As Laffer, Moore, and Williams write:

With respect to the economic importance of the Northeast, all the data point to one conclusion: it is dying. The Atlantic states are suffering from a slow motion version of the economic paralysis now affecting much of Europe, particularly France and Sweden with their state-of-the-art, massive welfare systems. In 2007, the Northeast was home to a smaller share of the U.S. population than ever before; it had a smaller industrial base and produced a smaller percentage of America’s total value added than at any time in the nation’s history. For the rest of the United States — which has impressively restructured its economy for the challenges of the productivity-driven information age — the Northeast is not so much unnecessary as it is irrelevant. Today, most of America — competitive, capitalist and confident — observes the Northeast through its rearview mirror.

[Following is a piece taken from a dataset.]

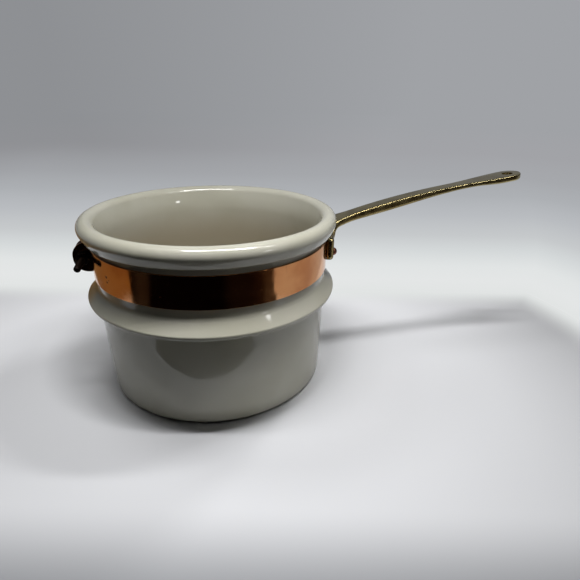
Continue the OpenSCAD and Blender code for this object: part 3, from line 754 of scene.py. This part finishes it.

These fundamental economic realities will translate into fundamental political realities more and more over time as economic patterns translate into population patterns. Florida now has as many electoral votes as New York. Georgia has as many as Michigan, and almost as many as political powerhouse Ohio. Barry Goldwater’s Arizona has as many electors as George McGovern’s Massachusetts. Winning Texas alone nearly offsets losing Pennsylvania and Illinois combined. California did not gain any electoral votes after the 2010 Census, the first time its power did not increase since it became a state in 1850.

Liberal northeast media outlets can shelter their populations from competing points of view, as they have been so successful in doing for so long. But they cannot shelter their populations from reality. The Northeast intellectual elites are locked in a brain freeze circa the 1930s. If that freeze does not thaw, the rest of America, and even economically emerging nations abroad, will pass them by.